## What this task involves
Each line containing the word "objects" needs to be copied.

#### Data

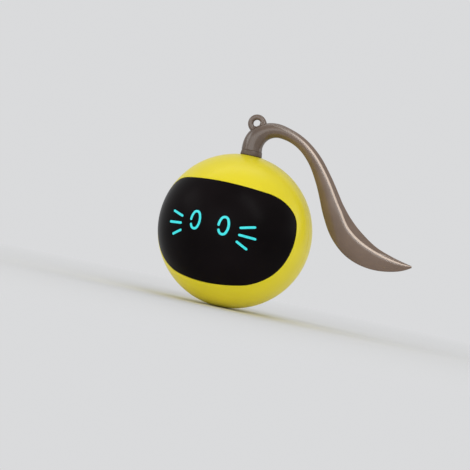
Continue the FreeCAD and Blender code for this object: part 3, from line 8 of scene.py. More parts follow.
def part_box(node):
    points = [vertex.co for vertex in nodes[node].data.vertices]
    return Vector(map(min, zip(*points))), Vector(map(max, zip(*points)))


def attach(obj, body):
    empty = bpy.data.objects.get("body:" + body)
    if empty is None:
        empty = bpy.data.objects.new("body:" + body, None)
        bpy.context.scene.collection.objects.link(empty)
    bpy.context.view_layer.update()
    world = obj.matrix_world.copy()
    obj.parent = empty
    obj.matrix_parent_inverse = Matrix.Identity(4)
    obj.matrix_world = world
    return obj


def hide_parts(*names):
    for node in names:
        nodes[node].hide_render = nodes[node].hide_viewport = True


# Self-rolling cat ball. Shapes are worked out in millimetres about the ball's centre,
# with the face towards -Y, and put into the frame in metres at the end.

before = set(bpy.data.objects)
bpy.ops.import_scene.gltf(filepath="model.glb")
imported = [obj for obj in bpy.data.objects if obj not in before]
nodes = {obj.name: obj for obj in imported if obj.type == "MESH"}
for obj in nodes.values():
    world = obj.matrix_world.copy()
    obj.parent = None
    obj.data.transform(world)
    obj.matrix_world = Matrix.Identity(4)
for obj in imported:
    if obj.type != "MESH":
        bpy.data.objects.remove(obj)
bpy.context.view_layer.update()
mm = 0.001
tiny = 1e-9                             # anything smaller counts as nothing
shellLow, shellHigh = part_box("rear_shell")
ballRadius = (shellHigh.x - shellLow.x) / 2 / mm
front, rear = -1, 1
print("frame loaded, ball radius", round(ballRadius, 2), "mm")


# Mesh tools
def turnsOf(count):                     # angles once round a circle
    return np.linspace(0, 2 * np.pi, count, endpoint=False)


def onCircle(turn):                     # points of the unit circle
    return np.column_stack((np.cos(turn), np.sin(turn)))


def band(rings):                        # quads between rings of equally many points, each ring closed
    rings = np.asarray(rings)
    rows, count = rings.shape[:2]
    here = np.arange(rows * count).reshape(rows, count)
    ahead = np.roll(here, -1, axis=1)
    quads = np.stack((here[:-1], ahead[:-1], ahead[1:], here[1:]), axis=-1)
    return rings.reshape(-1, 3), quads.reshape(-1, 4)


def fan(ring):                          # closes a ring with triangles round its middle
    count = len(ring)
    here = np.arange(count)
    middle = np.full(count, count)
    points = np.vstack((ring, ring.mean(axis=0)))
    return points, np.column_stack((here, np.roll(here, -1), middle))


# In millimetres: points nearer than weld become one, and edges shorter than speck go
mending = dict(weld=0.002, speck=0.0005)


# Each part is points with their faces, and the parts numbered in otherParts have the second look
def makePiece(name, parts, body, node, looks, sharp=32, otherParts=()):
    points = np.vstack([p for p, f in parts]) * mm
    points[:, 2] += ballRadius * mm
    faces, start = [], 0
    for partPoints, partFaces in parts:
        faces += (np.asarray(partFaces) + start).tolist()
        start += len(partPoints)
    mesh = bpy.data.meshes.new(name)
    mesh.from_pydata(points.tolist(), [], faces)
    mesh.polygons.foreach_set("material_index", np.concatenate(
        [np.full(len(f), k in otherParts, dtype=np.int32) for k, (p, f) in enumerate(parts)]))
    shape = bmesh.new()
    shape.from_mesh(mesh)
    bmesh.ops.remove_doubles(shape, verts=shape.verts, dist=mending["weld"] * mm)
    bmesh.ops.dissolve_degenerate(shape, edges=shape.edges, dist=mending["speck"] * mm)
    bmesh.ops.recalc_face_normals(shape, faces=shape.faces)
    openEdges = sum(not edge.is_manifold for edge in shape.edges)
    shape.to_mesh(mesh)
    shape.free()
    mesh.shade_smooth()
    mesh.set_sharp_from_angle(angle=np.radians(sharp))
    for look in looks:
        mesh.materials.append(look)
    piece = bpy.data.objects.new(name, mesh)
    bpy.context.scene.collection.objects.link(piece)
    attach(piece, body)
    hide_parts(node)
    print(name, len(mesh.polygons), "faces,", openEdges, "open edges")
    return piece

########

## Answer to this problem
    empty = bpy.data.objects.get("body:" + body)
        empty = bpy.data.objects.new("body:" + body, None)
        bpy.context.scene.collection.objects.link(empty)
before = set(bpy.data.objects)
imported = [obj for obj in bpy.data.objects if obj not in before]
        bpy.data.objects.remove(obj)
    piece = bpy.data.objects.new(name, mesh)
    bpy.context.scene.collection.objects.link(piece)